Biogen halves price of controversial Alzheimer’s drug
Biogen on Monday cut in half the price of its Alzheimer’s drug Aduhlem in an effort to boost lackluster sales that stemmed in part from controversy over its price.
The company said Aduhelm will cost $28,200 per year for an average-weight patient, down from the $56,000 a year when the drug first launched last summer.
Sales of the drug yielded only $300,000 for Biogen between July and September after forecasts had predicted revenue to reach $12 million.
Biogen said the price cut is aimed at lowering out-of-pocket expenses for patients as well as “reducing the potential financial implications for the U.S. healthcare system.”
Seniors are facing a looming spike in Medicare premiums in part to ensure the program has enough money set aside in case it has to cover Aduhelm.

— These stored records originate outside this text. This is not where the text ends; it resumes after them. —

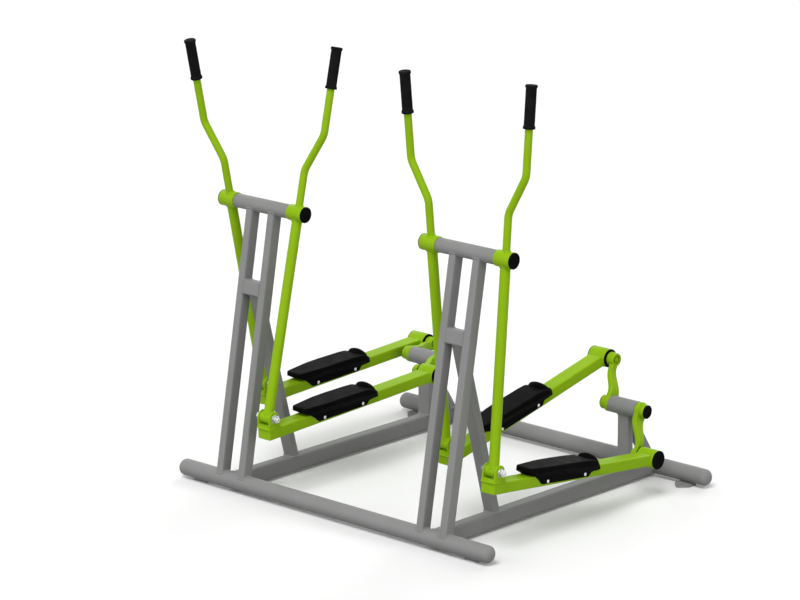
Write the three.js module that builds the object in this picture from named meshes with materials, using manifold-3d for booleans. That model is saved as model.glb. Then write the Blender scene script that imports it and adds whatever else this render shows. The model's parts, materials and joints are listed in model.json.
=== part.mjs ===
// Outdoor air walker: one welded base with two walking stations side by side.
// Each station has two swing arms with handles, two pedals and one crank.
// Millimetres, +Z up, +Y to the rear. The origin is on the floor, under the middle of the base.

import * as THREE from 'three';
import { mergeVertices } from 'three/addons/utils/BufferGeometryUtils.js';
import Module from 'manifold-3d';

const wasm = await Module();
wasm.setup();

// Clearances
const weldGap = 0.3;
const sideGap = 0.5;
const boreClearance = 0.5;
const cutOverrun = 5;
const fuseDepth = 1;

// Faces round the curved forms
const baseTubeSides = 18;
const hubSides = 16;
const tubeSides = 12;
const slimTubeSides = 10;
const boreSides = 14;
const holeSides = 8;
const washerSides = 10;
const domeSteps = 3;
const bendSteps = 2;
const planSteps = 3;
const cornerSteps = 1;
const arcSteps = 4;
const hexSides = 6;

// Base tubes and their foot plates
const baseTubeDiameter = 60.3;
const baseTubeWall = 3.2;
const baseTubeLength = 1484;
const baseTubeDomeDepth = 20;
const baseTubeSpacing = 1155;
const drainHoleDiameter = 10;
const drainHoleInset = 60;
const footPlateThickness = 8;
const footPlateSeat = 0.5;
const footPlateWidth = 66;
const footPlateInset = 91;
const footPlateNoseReach = 66;
const footPlateShoulderReach = 38;
const footPlateTipWidth = 12;
const footPlateTailReach = 4;
const anchorHoleDiameter = 14;
const anchorHoleReach = 45;

// Rails from the front tube to the rear tube, one under each station
const stationSpacing = 965;
const railWidth = 40;
const railHeight = 58;
const sectionWall = 3;
const sectionCornerRadius = 4;

// Twin columns, the bridge between them and the brace behind them
const columnWidth = 30;
const columnDepth = 45;
const columnSpacing = 106.8;
const columnFootShift = -2.7;
const columnHeadShift = 1.5;
const bridgeHeight = 52;
const bridgeRise = 692;
const braceWidth = 50;
const braceDepth = 30;
const braceFootSetback = 290.6;
const braceHeadShift = 11.2;

// Pivot of the swing arms
const pivotSetback = 168.5;
const pivotHeight = 1006.6;
const pivotTubeDiameter = 51;
const pivotTubeLength = 263.2;
const pivotShaftDiameter = 30;
const shaftChamfer = 1.5;

// Swing arms
const swingHubDiameter = 57;
const swingHubLength = 69.4;
const clevisHangHeight = 284;
const lowerTubeDiameter = 36;
const lowerTubeWall = 3;
const upperTubeDiameter = 27;
const upperTubeWall = 3;
const bendRadius = 70;
const bendAngle = THREE.MathUtils.degToRad(27);
const bendShift = 67.7;
const bendStart = 136;
const gripTop = 593;
const ventHoleDiameter = 6;
const ventHoleRise = 60;

// Grips on the upper ends
const gripLength = 146;
const gripDiameter = 37;
const gripCollarDiameter = 42;
const gripCollarWidth = 8;
const gripCollarSlope = 3;
const gripEndWall = 5;

// Plastic caps on the hub ends
const capThickness = 3;
const capEdge = 1;

// Clevis between a swing arm and its pedal
const clevisSleeveDiameter = 42;
const clevisSlotWidth = 48;
const clevisBoltDiameter = 16;
const earRadius = 25;
const earFlareAngle = THREE.MathUtils.degToRad(-12);
const clevisWebDrop = 24;
const clevisFrontReach = 24;
const clevisRearReach = 32;
const clevisToeHeight = 5;
const washerDiameter = 30;
const washerThickness = 3;
const nutAcrossFlats = 24;
const nutHeight = 13;
const boltTipLength = 5;

// Pedal arms
const pedalLength = 836.8;
const pedalArmWidth = 60;
const pedalArmDepth = 40;
const pedalArmFrontReach = 20;
const pedalArmDrop = 55;
const pedalHubDiameter = 67;
const pedalHubLength = 73.5;
const pedalPinDiameter = 25;
const hubRecess = 8;

// Footplates
const footplateToeReach = 152;
const footplateLength = 379;
const footplateWidth = 100;
const footplateToeWidth = 72;
const footplateTreadHeight = 23;
const footplateDepth = 75;
const footplateSkirtThickness = 4;
const footplateToeRadius = 12;
const footplateHeelRadius = 40;
const footplateBoltHoleDiameter = 9;

// Crank and its stand on the rail
const crankSetback = 1000.7;
const crankHeight = 284.6;
const crankRadius = 154.5;
const crankHousingDiameter = 60.3;
const crankHousingLength = 120;
const crankShaftDiameter = 30;
const crankHubDiameter = 50;
const crankHubLength = 37.5;
const crankHeadDiameter = 60;
const crankEyeDiameter = 53;
const crankEyeThickness = 34;
const crankWebThickness = 18;
const crankWebEyeWidth = 28;
const crankBendStart = 30;
const crankBendEnd = 122;
const crankEyeRecessDiameter = 34;
const crankEyeRecessDepth = 5;
const postWidth = 50;
const postDepth = 30;
const strutAngle = THREE.MathUtils.degToRad(57.2);
const strutAxisOffset = 10;

// How far each station's right crank stands forward of straight down, as last left by its user
const restCrankAngles = {
  left: THREE.MathUtils.degToRad(90),
  right: THREE.MathUtils.degToRad(24.7),
};

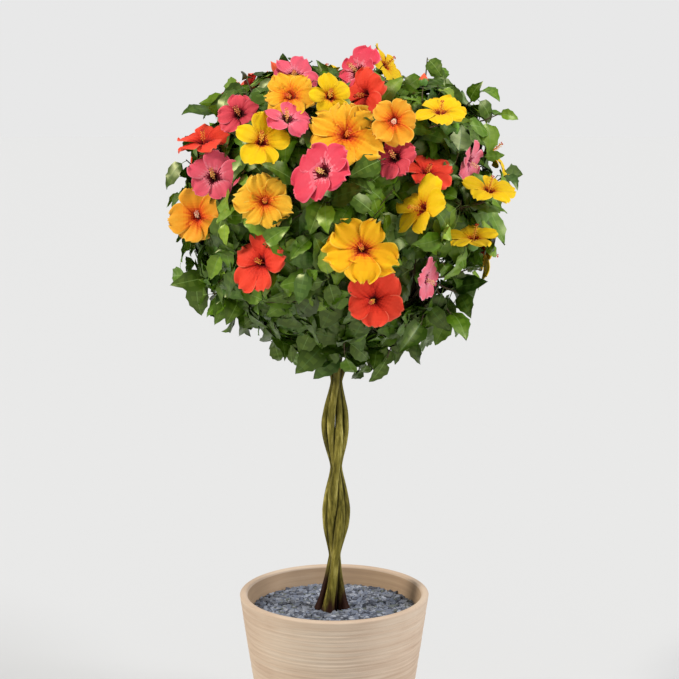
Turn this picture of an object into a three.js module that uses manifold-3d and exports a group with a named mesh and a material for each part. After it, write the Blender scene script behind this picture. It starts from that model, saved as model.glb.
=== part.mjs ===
// A hibiscus grown as a standard: four stems braided into one trunk, a round head of glossy leaves
// and large blooms, in a ribbed clay pot topped with slate chippings.
// Millimetres, +Z up. The origin is the middle of the pot's flat underside and the front is -Y.
import * as THREE from 'three';
import { mergeVertices } from 'three/addons/utils/BufferGeometryUtils.js';
import Module from 'manifold-3d';

const wasm = await Module();
wasm.setup();

// Pot and what fills it
const pot = {
  height: 340, rimRadius: 190.5, footRadius: 139, bulge: 0.1,
  wall: 15.4, floor: 18, lip: 5, footBevel: 4, sides: 36, wallSteps: 3,
};
const ground = 303;
const chippingsDepth = 22;
const fillingGap = 1.2;
const clearance = 0.3;
const weld = 1e-3;

// Braided trunk, with heights above the ground
const braid = {
  footTurn: -35, pinches: [108, 292, 466], top: 545, topTurn: 375,
  innerRadius: 8.1, innerAhead: 4, outerGap: 6, outerBow: 14.4, outerBehind: 19.5, lobeBehind: 5,
  forward: 6, footSpread: 0.75, footBow: 10, topSpread: 1.5, topBow: 3.75, topForward: 0.55, buried: 16,
  stemRadius: 7.9, outerStemRadius: 5.7, lobeThicker: 1.9, topRadius: 5.6,
  flare: 4.4, outerFlare: 7, flareHeight: 26, bowPower: 1.4, topPower: 1.2, sides: 8, steps: 23,
};
// How far the braid's middle stands to the right, from the ground to the head
const leanHeights = [0, 108, 201, 292, 382, 466, 545];
const leanOffsets = [-5, 1, 4, 4, 1.5, 4.5, 9];

// Head of foliage
const head = { across: 13, height: 1112, reach: new THREE.Vector3(308, 300, 285), shoulder: 0.06 };
const innerShell = 0.4;
const massRings = [
  { part: 'top', rise: 90, count: 1, turn: 0 },
  { part: 'upper', rise: 42, count: 5, turn: 20 },
  { part: 'middle', rise: 2, count: 7, turn: 0 },
  { part: 'lower', rise: -38, count: 5, turn: 0 },
];
const bough = {
  baseRadius: 5.2, tipRadius: 3.6, sideShare: 0.86, sides: 5, steps: 5,
  spacing: 0.15, firstFork: 0.06, lowLean: 0.3, lean: 0.38, alongLeader: 0.5,
};
// The stem of a mass, and the part of it from which its shoots leave
const massStem = { length: 0.34, baseRadius: 4.4, tipRadius: 3.2, firstShoot: 0.3, shootSpan: 0.66 };
const twig = {
  count: 100, baseRadius: 3.2, tipRadius: 2.8, nearest: 0.8, spread: 0.1, lowest: -0.95, apart: 0.27,
};
// The side of the head where shoots are few
const leanPart = { fromTurn: 52, toTurn: 128, fromRise: -42, toRise: -10, skipped: 0.5 };
const leaf = {
  length: 104, width: 70, smallest: 0.9, range: 0.2, widest: 0.42, thickness: 1.6, fold: 7, droop: 9,
  tilts: [60, 72, 48, 66], tipTilt: 24, sag: 0.3, faceLift: 0.3, rootInset: 0.6,
  perTwig: 5, tries: 20, tipTries: 3, limit: 1.12,
};
// Where the leaves of a shoot begin and end along it
const leafyPart = { shoot: [0.6, 0.985], bloomShoot: [0.4, 0.84] };
const goldenAngle = Math.PI * (3 - Math.sqrt(5));
// A direction shorter than this has no sure way to point
const nearlyNone = 0.05;
// How far a mass's leaves keep from the flat sides of its cone, as a share of the head's reach
const edgeMargin = 0.006;

// Long shoots that stand out of the head: where each points, and how far its last leaf reaches as a share
// of the head's own reach
const strayShoots = [
  { turn: 84, rise: 58, reach: 1.14 },
  { turn: 84, rise: 35, reach: 1.22 },
  { turn: 84, rise: 13, reach: 1.19 },
  { turn: 80, rise: -26, reach: 1.12 },
  { turn: -84, rise: 12, reach: 1.2 },
  { turn: -81, rise: -26, reach: 1.17 },
  { turn: -85, rise: 36, reach: 1.16 },
  { turn: 4, rise: -68, reach: 1.24 },
  { turn: 24, rise: -64, reach: 1.24 },
  { turn: 58, rise: -62, reach: 1.2 },
  { turn: -20, rise: -66, reach: 1.2 },
];
const strayLeafReach = 0.27;
const strayTolerance = 0.02;
// The numbers from which the shoots of blooms and strays count their chances
const bloomSeed = 900;
const straySeed = 500;

// Blooms. Each kind has its own colour and size; throat is how deep the funnel is.
const bloomKinds = {
  yellow: { colour: 0xf2c81a, radius: 53, throat: 24 },
  gold: { colour: 0xf0a828, radius: 60, throat: 16 },
  apricot: { colour: 0xf39a2e, radius: 50, throat: 24 },
  pink: { colour: 0xe8506e, radius: 55, throat: 26 },
  crimson: { colour: 0xc22848, radius: 46, throat: 24 },
  scarlet: { colour: 0xe23a26, radius: 57, throat: 24 },
};
const bloomBody = {
  petals: 5, notch: 0.72, shoulder: 0.97, shoulderTurn: 0.23, collar: 0.42, collarDepth: 0.36, rimLift: 5,
  back: 30, footInset: 4, column: 46, columnRadius: 4, calyxRadius: 7,
};
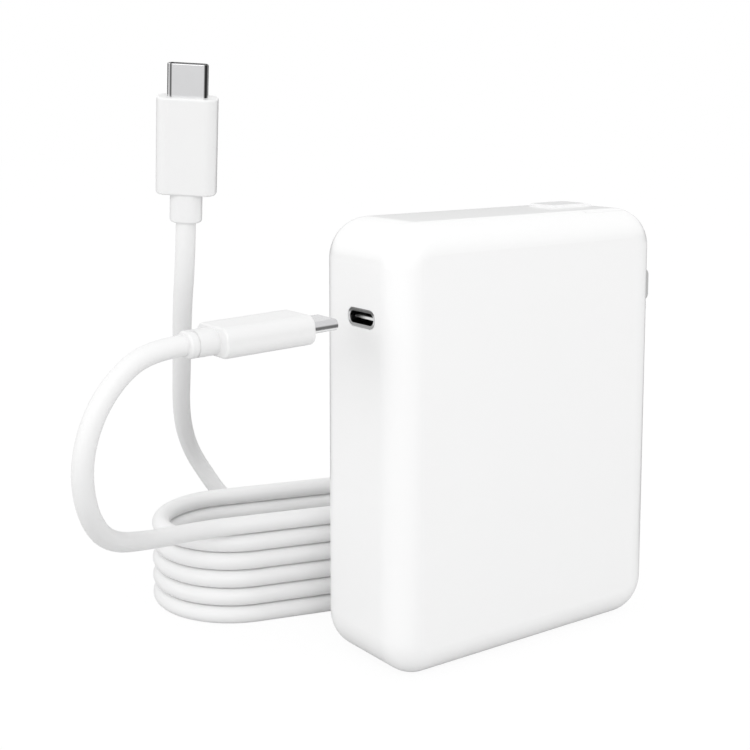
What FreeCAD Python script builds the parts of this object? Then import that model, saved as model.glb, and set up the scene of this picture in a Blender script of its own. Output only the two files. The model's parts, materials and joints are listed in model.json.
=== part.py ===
import FreeCAD, Part
import math
import os

from FreeCAD import Vector, Matrix

# Laptop power adapter: a wall brick with a lift-off corner plug head and its charging cable.
# Millimetres, +Z up. The origin is the middle of the brick's bottom face.
# +X points from the socket side to the plug head side, and -Y is the broad front face.

# Brick outside
WIDTH = 75.0
DEPTH = 29.0
HEIGHT = 96.0
CORNER_R = 8.9
EDGE_R = 6.35
WALL = 2.4

# Seam between the front tray and the back cover
SEAM_FROM_BACK = 2.6
SEAM_GROOVE = 0.2
SEAM_GROOVE_DEPTH = 0.3
COVER_WALL = 2.0
COVER_RIM = 4.6
LIP_DEPTH = 2.0
LIP_WALL = 1.2
LIP_CLEARANCE = 0.08
BEAD_R = 0.6
BEAD_PROUD = 0.35
BEAD_LENGTH = 10.0
BEAD_GAP = 0.08

# Corner recess that takes the plug head
RECESS_WIDTH = 19.5
RECESS_HEIGHT = 41.5
RECESS_BACK_WALL = 1.3
LINER_WALL = 1.6
HEAD_CLEARANCE = 0.1

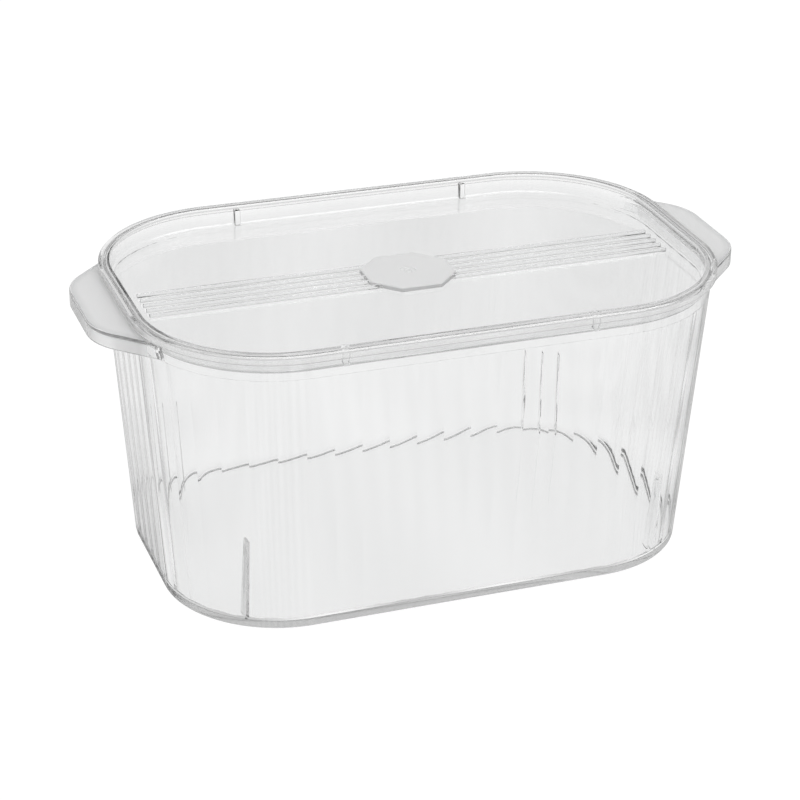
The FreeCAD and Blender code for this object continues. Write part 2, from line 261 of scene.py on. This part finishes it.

Monthly premiums are set to rise by $21.60, the largest increase in recent years.
The Centers for Medicare and Medicaid Services is reviewing the evidence for a potential national policy for the drug.
The drug has drawn controversy both for its price and because the Food and Drug Administration (FDA) approved it despite doubts from experts about its effectiveness.
FDA granted accelerated approval for the drug on June 7. Aducanumab, sold under the name Aduhelm, was the first new Alzheimer’s drug approved in nearly 20 years, but the approval came over the near-unanimous objections of the FDA’s expert advisory committee.
Three members subsequently resigned.
Additionally, the approval came after two large-scale trials to gauge the drug’s efficacy were halted early because they were deemed unlikely to work.
The FDA had initially approved the drug for all Alzheimer’s patients, but in July narrowed its intended use to only patients with mild cognitive impairment or mild dementia.